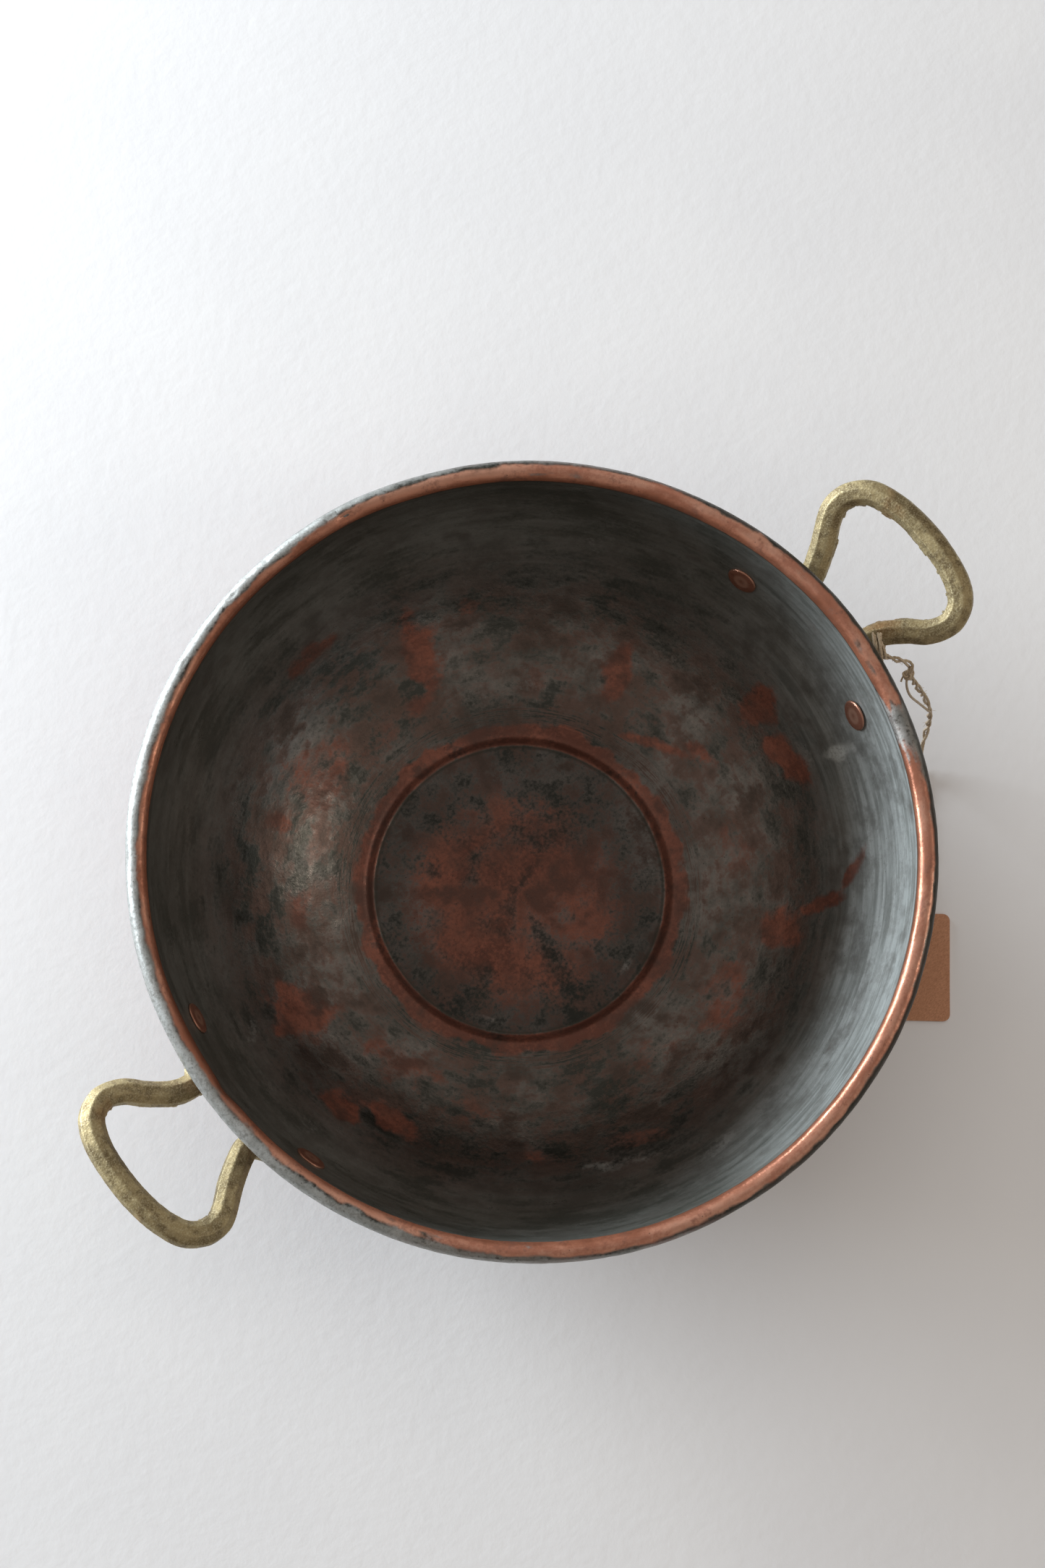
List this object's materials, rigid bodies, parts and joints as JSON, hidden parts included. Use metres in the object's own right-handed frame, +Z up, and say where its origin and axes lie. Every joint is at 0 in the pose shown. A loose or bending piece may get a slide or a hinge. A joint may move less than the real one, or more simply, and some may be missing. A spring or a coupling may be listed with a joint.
{
  "type": "two-handled tinned copper bowl",
  "caption": "Round tinned copper bowl with a stepped foot disc, a wired rim and two riveted cast brass loop handles, with a blank paper tag on twine.",
  "frame": {"origin": "centre of the foot disc's underside, on the bowl's axis", "axes": "+Z up along the bowl's axis out of its mouth, +X along the line through both handles, +Y to the back"},
  "size_m": [0.4194, 0.32, 0.1178],
  "materials": {
    "tinned_copper": "worn tin over copper, satin",
    "iron_wire": "plain drawn wire",
    "cast_brass": "sand cast, aged",
    "rivet_copper": "satin",
    "kraft_paper": "matte kraft",
    "jute_twine": "twisted jute"
  },
  "bodies": {
    "root": {"bowl_shell": "tinned_copper", "rim_wire": "iron_wire", "handle_right": "cast_brass", "handle_left": "cast_brass", "rivet_right_back": "rivet_copper", "rivet_right_front": "rivet_copper", "rivet_left_back": "rivet_copper", "rivet_left_front": "rivet_copper", "paper_tag": "kraft_paper", "tag_twine": "jute_twine"}
  },
  "joints": []
}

#### [Required work]
From the data above, extract every line in its exact form.

#### [Exercise output]
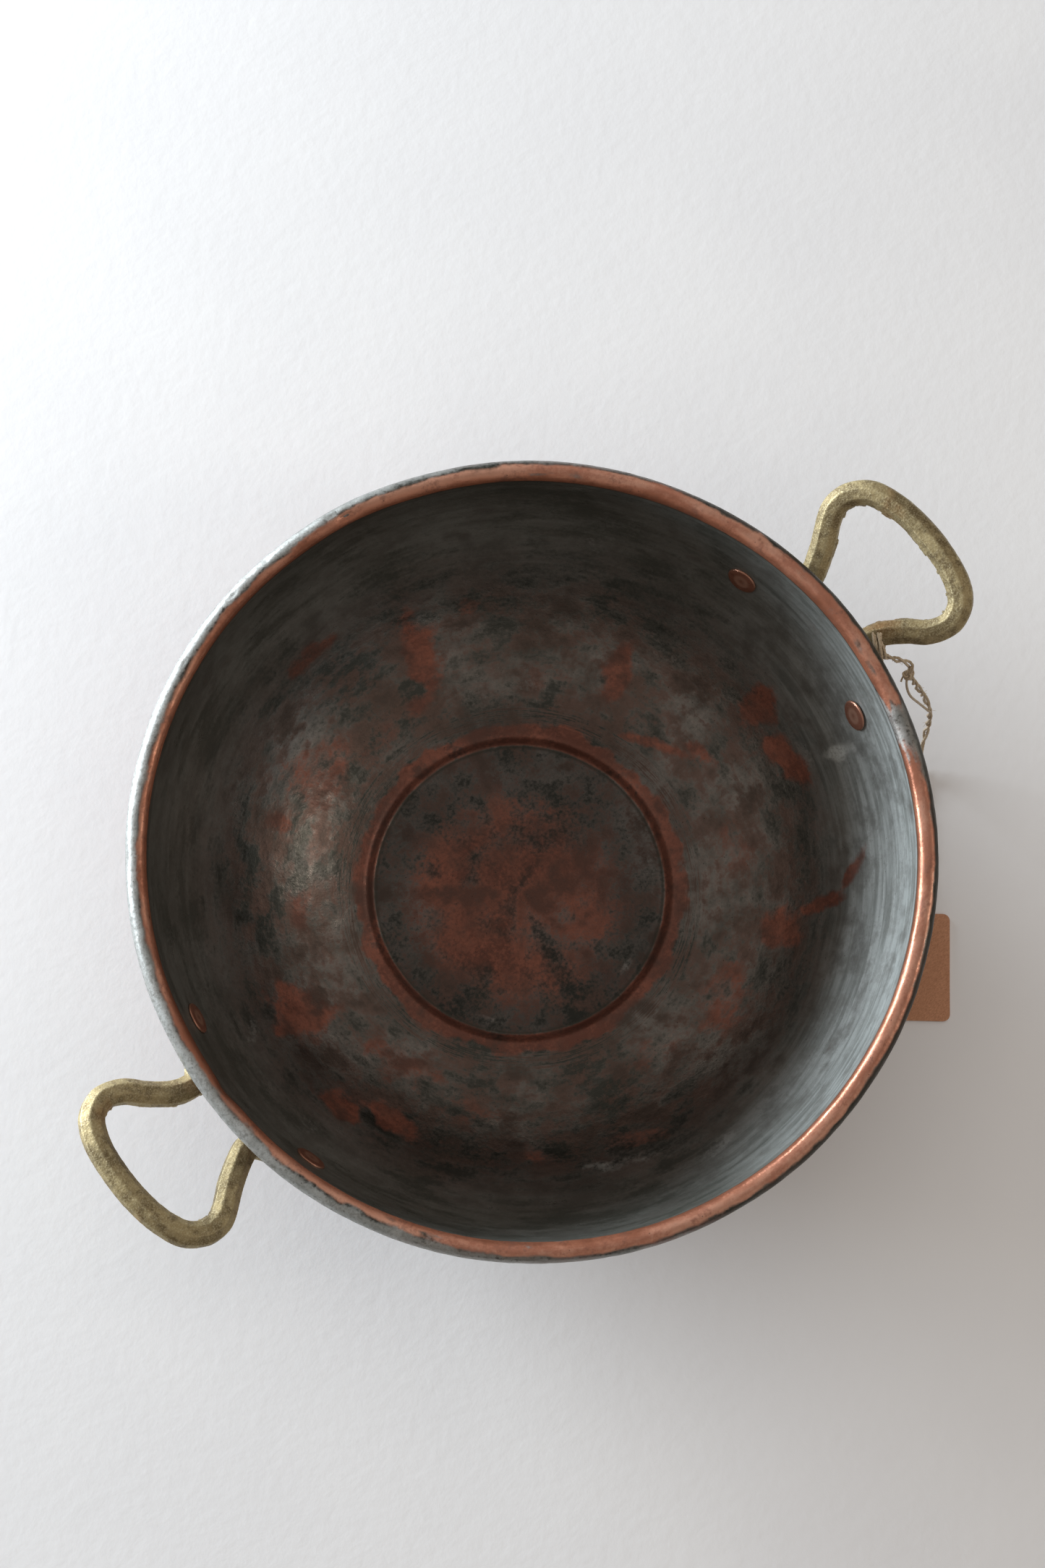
List this object's materials, rigid bodies, parts and joints as JSON, hidden parts included. Use metres in the object's own right-handed frame, +Z up, and say where its origin and axes lie. Every joint is at 0 in the pose shown. A loose or bending piece may get a slide or a hinge. A joint may move less than the real one, or more simply, and some may be missing. A spring or a coupling may be listed with a joint.
{
  "type": "two-handled tinned copper bowl",
  "caption": "Round tinned copper bowl with a stepped foot disc, a wired rim and two riveted cast brass loop handles, with a blank paper tag on twine.",
  "frame": {"origin": "centre of the foot disc's underside, on the bowl's axis", "axes": "+Z up along the bowl's axis out of its mouth, +X along the line through both handles, +Y to the back"},
  "size_m": [0.4194, 0.32, 0.1178],
  "materials": {
    "tinned_copper": "worn tin over copper, satin",
    "iron_wire": "plain drawn wire",
    "cast_brass": "sand cast, aged",
    "rivet_copper": "satin",
    "kraft_paper": "matte kraft",
    "jute_twine": "twisted jute"
  },
  "bodies": {
    "root": {"bowl_shell": "tinned_copper", "rim_wire": "iron_wire", "handle_right": "cast_brass", "handle_left": "cast_brass", "rivet_right_back": "rivet_copper", "rivet_right_front": "rivet_copper", "rivet_left_back": "rivet_copper", "rivet_left_front": "rivet_copper", "paper_tag": "kraft_paper", "tag_twine": "jute_twine"}
  },
  "joints": []
}